Neil Gaiman’s narrative style works as well as it ever has, even though the story seems so bleak. (And please, if you haven’t yet read any of Gaiman’s work, do yourself a favor. It is that good.) Dave McKean’s art is, from my point of view anyway, less user-friendly than a typical comic-book fan would expect. He tends to use an abstract style that demands more attention than is usually demanded by most graphic novels. For instance, there’s a sequence late in the book where the people on the snowy mountain are viewed from a great distance, their dark figures against the snow appearing to be some familiar pattern, which is revealed in a transition to a panel farther along which seems similar to the mountain scene, but slowly reveals itself to be the ridges of someone’s fingerprint in extreme close-up.
That’s partly the point of the whole work anyway. The book title refers to the meaning (the signal) we’re trying to discern from all the streams of information (the noise) that threaten to overwhelm us.

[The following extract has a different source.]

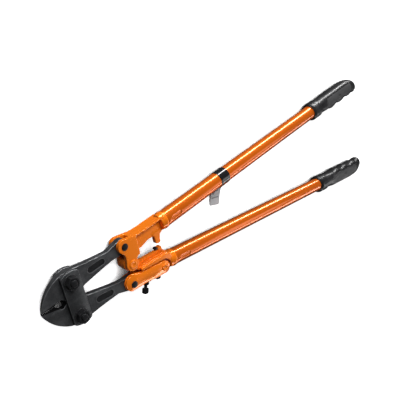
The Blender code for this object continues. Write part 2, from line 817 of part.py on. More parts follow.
def hang_lock_screw(obj):
    """Stands a piece on the lock screw's axis, which runs straight down the page."""
    obj.location = (LOCK_SCREW_X, LINK_RIVET[1] + 6.0 * MM, 0.0)
    obj.rotation_euler = (pi / 2, 0.0, 0.0)
    return obj


def make_lock_screw():
    profile = [
        (0.0, 26.0 * MM),
        (LOCK_SCREW_HEAD - MM, 26.0 * MM),
        (LOCK_SCREW_HEAD, 25.0 * MM),
        (LOCK_SCREW_HEAD, 20.0 * MM),
        (SCREW_RADIUS, 20.0 * MM),
        (SCREW_RADIUS, 2.0 * MM + GAP),
        (0.0, 2.0 * MM + GAP),
    ]
    return finish(hang_lock_screw(turned("lock_screw", profile, 24)), "tool", black_steel)


# Tubes and grips


def handle_length(side):
    """From the seam to the grip's front, along the axis."""
    return (axis_point(GRIP_START, side) - axis_point(TUBE_START, side)).length


def make_tube(name, side, pivot):
    low = GAP
    high = handle_length(side) + GRIP_BORE_DEPTH - GAP
    inner = TUBE_RADIUS - TUBE_WALL
    profile = [(TUBE_RADIUS, high), (TUBE_RADIUS, low), (inner, low), (inner, high)]
    tube = lay_on_handle(turned(name, profile, LONG_ROUND, ring=True), TUBE_START, side)
    for face, label in ((1, "front"), (-1, "back")):
        half = (CRIMP_LENGTH - CRIMP_WIDTH) / 2
        ends = [arc((half, 0.0), CRIMP_WIDTH / 2, -90.0, 90.0, 6)]
        ends.append(arc((-half, 0.0), CRIMP_WIDTH / 2, 90.0, 270.0, 6))
        floor = TUBE_RADIUS - CRIMP_DEPTH
        levels = sorted((face * floor, face * (TUBE_RADIUS + MM)))
        crimp = flat_solid(f"{name}_crimp_{label}", [ends[0] + ends[1]], *levels)
        place = axis_point(TUBE_START + CRIMP_FROM_SEAM, side)
        crimp.location = (place.x, place.y, crimp.location.z)
        crimp.rotation_euler = (0.0, 0.0, side * SLOPE_ANGLE)
        combine(tube, crimp, "DIFFERENCE", pivot)
    return finish(tube, pivot, orange_paint)


def smooth_step(value, low, high):
    share = min(1.0, max(0.0, (value - low) / (high - low)))
    return share * share * (3.0 - 2.0 * share)


def grip_section(distance):
    """(outer reach, inner reach, half thickness) of the grip's body, from the tube's axis."""
    neck = TUBE_RADIUS + GRIP_WALL
    swell = smooth_step(distance, 34.0 * MM, 72.0 * MM)
    outer = neck + 1.6 * MM * swell
    bumps = 0.5 - 0.5 * cos(2 * pi * (distance - BUMP_START) / BUMP_PITCH)
    inner = neck + 0.5 * MM * swell
    inner += BUMP_HEIGHT * bumps * smooth_step(distance, BUMP_START - 2.0 * MM, BUMP_START + 6.0 * MM)
    thick = neck
    share = max(0.0, (distance - GRIP_LENGTH + GRIP_TAIL) / GRIP_TAIL)
    outer -= (outer + HOOK_OFFSET) * (1.0 - sqrt(max(0.0, 1.0 - share**2.2)))
    thick -= 6.0 * MM * share**2.6
    past_hook = (distance - GRIP_LENGTH + HOOK_RADIUS) / HOOK_RADIUS
    if past_hook > -1.0:
        hook = sqrt(max(0.0, 1.0 - past_hook**2))
        inner *= 1.0 - smooth_step(past_hook, -0.8, 0.0)
        inner = max(inner, HOOK_OFFSET + HOOK_RADIUS * hook)
        if past_hook > 0.0:
            thick *= hook**0.8
    return outer, inner, thick


def grip_stations():
    """Distances of the sections, closer together towards the rounded end."""
    body = [34.0 + 6.0 * i for i in range(24)]
    tail = [24.5, 22.5, 20.0, 17.0, 13.5, 10.0, 7.0, 4.6, 2.7, 1.4, 0.5]
    return [value * MM for value in body] + [GRIP_LENGTH - value * MM for value in tail]


def section_ring(distance, outer, inner, thick, power, side):
    """One ring of the loft: a rounded oval across the handle."""
    centre = along_handle(distance, side)
    outward = Vector((-sin(SLOPE_ANGLE) * side, cos(SLOPE_ANGLE), 0.0)) * side
    middle = (outer - inner) / 2
    half = (outer + inner) / 2
    ring = []
    count = 24
    for i in range(count):
        turn = 2 * pi * i / count
        across = abs(cos(turn)) ** (2 / power) * (1 if cos(turn) > 0 else -1)
        up = abs(sin(turn)) ** (2 / power) * (1 if sin(turn) > 0 else -1)
        point = centre + outward * (middle + half * across)
        ring.append((point.x, point.y, thick * up))
    return ring


def loft(name, rings):
    """A closed solid through rings that all have the same number of points."""
    work = bmesh.new()
    loops = [[work.verts.new(point) for point in ring] for ring in rings]
    for near, far in zip(loops, loops[1:]):
        for i in range(len(near)):
            j = (i + 1) % len(near)
            work.faces.new((near[i], near[j], far[j], far[i]))
    work.faces.new(loops[0])
    work.faces.new(loops[-1])
    bmesh.ops.recalc_face_normals(work, faces=work.faces)
    mesh = bpy.data.meshes.new(name)
    work.to_mesh(mesh)
    work.free()
    return bpy.data.objects.new(name, mesh)


def make_grip(name, side, pivot):
    rings = []
    for distance, reach in (
        (0.0, -3.8),
        (4.0, 0.0),
        (COLLAR_LENGTH / MM - 3.0, 0.0),
        (COLLAR_LENGTH / MM, -1.6),
    ):
        radius = COLLAR_RADIUS + reach * MM
        rings.append(section_ring(distance * MM, radius, radius, radius, 2.0, side))
    for distance in grip_stations():
        power = 2.0 + 0.5 * smooth_step(distance, 25.0 * MM, 70.0 * MM)
        rings.append(section_ring(distance, *grip_section(distance), power, side))
    grip = loft(name, rings)
    bore = rod(
        name + "_bore", TUBE_RADIUS + GAP, -2.0 * MM, GRIP_BORE_DEPTH + GAP, LONG_ROUND
    )
    combine(grip, lay_on_handle(bore, GRIP_START, side), "DIFFERENCE", pivot)
    return finish(grip, pivot, black_rubber)


def make_handles():
    for label, side, pivot in (("upper", UPPER, "upper_handle_pivot"), ("lower", LOWER, "tool")):
        make_tube(f"{label}_tube", side, pivot)
        make_grip(f"{label}_grip", side, pivot)


# Band and tag on the upper tube


def make_band():
    inner = TUBE_RADIUS + GAP
    outer = inner + BAND_THICKNESS
    half = BAND_LENGTH / 2
    profile = [(outer, half), (outer, -half), (inner, -half), (inner, half)]
    band = lay_on_handle(turned("tag_band", profile, LONG_ROUND, ring=True), BAND_X, UPPER)
    return finish(
        band, "upper_handle_pivot", lambda name: make_material(name, (0.01, 0.01, 0.012), 0.0, 0.2)
    )


def make_tag():
    """A stiff strip that leaves the band's inner side and bends down to lie on the ground."""
    start = axis_point(BAND_X, UPPER)
    reach = TUBE_RADIUS + GAP + BAND_THICKNESS + GAP + TAG_THICKNESS
    spine = [
        (start.x, start.y - reach, -2.0 * MM),
        (start.x - 0.6 * MM, start.y - reach - 1.2 * MM, -7.0 * MM),
        (start.x - 2.5 * MM, start.y - reach - 6.5 * MM, -12.0 * MM),
        (start.x - 5.5 * MM, start.y - reach - 18.0 * MM, -16.2 * MM),
        (start.x - 10.5 * MM, start.y - reach - 39.0 * MM, -BOLT_BOTTOM + 1.2 * MM),
    ]
    turns = (SLOPE_ANGLE, SLOPE_ANGLE, 0.0, radians(-9.0), radians(-16.0))
    work = bmesh.new()
    rows = []
    for (x, y, z), turn in zip(spine, turns):
        step = Vector((cos(turn), sin(turn), 0.0)) * (TAG_WIDTH / 2)
        rows.append([work.verts.new(Vector((x, y, z)) + step * way) for way in (-1, 0, 1)])
    for near, far in zip(rows, rows[1:]):
        for i in range(2):
            work.faces.new((near[i], near[i + 1], far[i + 1], far[i]))
    mesh = bpy.data.meshes.new("hang_tag")
    work.to_mesh(mesh)
    work.free()
    tag = bpy.data.objects.new("hang_tag", mesh)
    wall = tag.modifiers.new("paper", "SOLIDIFY")
    wall.thickness = TAG_THICKNESS
    wall.offset = 0.0
    return finish(
        tag, "upper_handle_pivot", lambda name: make_material(name, (0.72, 0.72, 0.72), 0.0, 0.4)
    )


def main():
    global parts, cutters
    clear_scene()
    parts = new_collection("bolt_cutters")
    cutters = new_collection("cutters")
    add_pivots()
    make_jaws()
    make_straps()
    make_bolting()
    make_pins()
    make_upper_casting()
    make_lower_casting()
    make_stop_bumper()
    make_links()
    make_adjusting_block()
    make_adjusting_screw()
    make_jam_nut()
    make_lock_screw()
    make_handles()
    make_band()
    make_tag()


main()
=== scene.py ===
"""Finished looks for a pair of long handled bolt cutters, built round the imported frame.

All sizes are in millimetres in the tool frame: origin midway between the two jaw bolts, +X from
the jaws to the grips, +Y to the upper handle, +Z out of the side with the nuts. Each surface is
worked out with numpy and carried to the frame's own metres when its mesh is made.
"""

import json
import logging
import sys
from dataclasses import dataclass, field
from enum import Enum

import bmesh
import bpy
import numpy as np
from mathutils import Matrix, Vector

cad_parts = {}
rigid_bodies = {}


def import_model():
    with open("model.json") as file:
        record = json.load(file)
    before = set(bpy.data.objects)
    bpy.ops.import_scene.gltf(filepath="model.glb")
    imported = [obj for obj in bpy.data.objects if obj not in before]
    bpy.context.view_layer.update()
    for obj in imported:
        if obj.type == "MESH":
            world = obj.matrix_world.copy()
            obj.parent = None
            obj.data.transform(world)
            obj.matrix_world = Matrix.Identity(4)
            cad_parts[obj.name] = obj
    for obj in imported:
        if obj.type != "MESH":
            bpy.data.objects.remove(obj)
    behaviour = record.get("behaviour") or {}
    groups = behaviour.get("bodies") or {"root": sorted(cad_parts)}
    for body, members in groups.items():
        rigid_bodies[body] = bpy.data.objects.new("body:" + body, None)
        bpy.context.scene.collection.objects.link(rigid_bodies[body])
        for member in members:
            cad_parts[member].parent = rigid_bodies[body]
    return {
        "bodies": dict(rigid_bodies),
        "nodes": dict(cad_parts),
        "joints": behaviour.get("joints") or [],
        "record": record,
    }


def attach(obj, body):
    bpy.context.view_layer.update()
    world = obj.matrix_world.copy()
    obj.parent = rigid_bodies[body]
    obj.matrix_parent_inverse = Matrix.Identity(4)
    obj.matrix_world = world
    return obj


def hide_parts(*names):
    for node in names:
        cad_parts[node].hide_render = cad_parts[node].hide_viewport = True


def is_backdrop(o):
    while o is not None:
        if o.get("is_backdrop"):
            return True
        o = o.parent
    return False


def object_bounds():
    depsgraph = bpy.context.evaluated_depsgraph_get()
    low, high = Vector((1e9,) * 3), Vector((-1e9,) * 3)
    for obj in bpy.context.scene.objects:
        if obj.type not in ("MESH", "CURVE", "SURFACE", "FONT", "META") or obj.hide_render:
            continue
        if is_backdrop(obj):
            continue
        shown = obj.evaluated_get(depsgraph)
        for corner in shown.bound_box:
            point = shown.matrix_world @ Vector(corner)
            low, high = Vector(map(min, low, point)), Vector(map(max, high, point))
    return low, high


LOG = logging.getLogger("bolt_cutters")
MM = 0.001
Array = np.ndarray


class Side(Enum):
    """The two mirrored halves of the tool."""

    UPPER = 1
    LOWER = -1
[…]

Like the snow in a poorly received video connection (pre-cable/satellite days) that obscures the message we know is buried in there somewhere.
This is a highly evocative work, filled with nuance and sadness and wonder. And hope.
I should note that McKean includes some additional art works, interspersed throughout the book that exist separate from the main story that are even more experimental. While they’re compelling in their own way, they don’t relate directly to the main story written with Gaiman.